VOQUZ Labs AG

Reassuring order intake and strong trading momentum

Philipp Sennewald24 Jan 2024 06:53

Yesterday, VOQUZ published reassuring 2023 order intake figures, pointing towards improved operations in the second half of the year.

Total order intake increased by 11.5% yoy to € 5.5m with recurring orders accounting for a solid 58% (€ 3.2m). The share of product related sales slightly declined to 73% (-6.1pp yoy), while the proportion of orders from SAP license management stood at 85% (-4.3pp yoy) stemming from samQ (eNuW: 75%) and the company´s new product visoryQ (eNuW: 10%). 

Overall, this indicates sequential improvements in H2´23 after a rather lackluster operating performance in H1´23 with only 3% sales growth and negative EBTIDA (€ -0.5m). In fact, we expect an acceleration in top-line growth to 6% on a FY basis as well as a containment of the EBTIDA loss to only € -0.2m. Given the compelling order intake, these estimates could even serve as conservative in the end. That said, we expect management to put out preliminary FY23 figures in the course of Q1.

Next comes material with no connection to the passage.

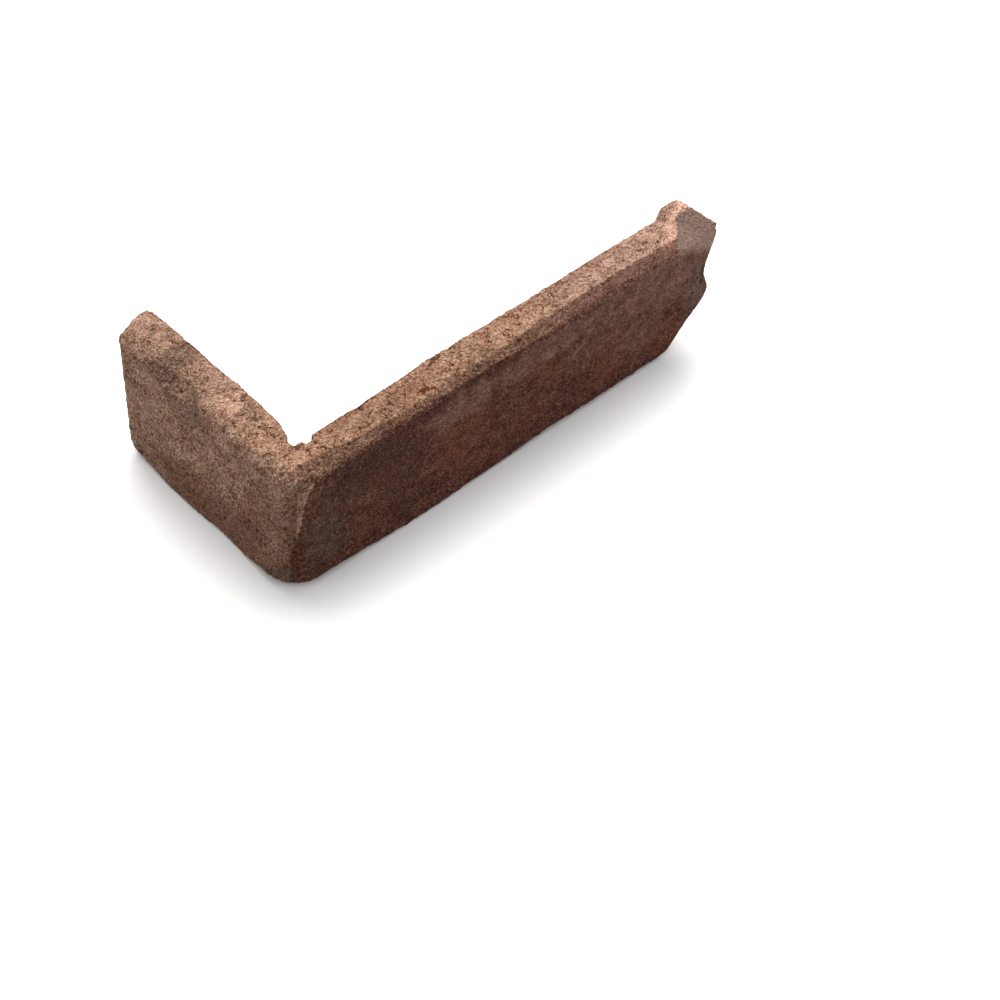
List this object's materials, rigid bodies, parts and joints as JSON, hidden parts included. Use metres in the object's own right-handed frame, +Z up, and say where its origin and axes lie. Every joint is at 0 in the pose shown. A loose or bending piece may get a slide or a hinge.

While 2023 has to be seen as a transition year, VOQUZ’ compelling mid-term prospects remain fully intact: On the one hand, the still lagging SAP S/4HANA transition - only 1/3 of customer adapted the new ERP software so far - should provide tailwinds going forward. Mind you, SAP-ERP customers must switch from ECC to S/4HANA until 2027 when the mainstream maintenance fades out, which should in turn lead to exponentially increasing adoption rates in the coming quarters. Even though capacities are not unlimited, VOQUZ looks set to be one of the main beneficiaries, especially thanks to its new software visoryQ, which helps clients to set up an efficient ERP strategy. According to management, the new product is perceived well by the market, allowing for significant cross-selling with the company's legacy software samQ, which gets visible in a continuously strong current trading.

Against this backdrop, the company should be well positioned to return to double-digit top-line growth (eNuW: +14.5% yoy), positive EBITDA (€ 0.6m) as well as FCF generation (€ 0.5m) in 2024e.

Given the recent weakness as well as the strong underlying mid-term trends combined with the scalability of the capital-light business model, valuation continues to look undemanding with shares trading at only 1.3x EV/Sales ‘23e. We hence reiterate BUY with an unchanged PT of € 20.00 based on DCF.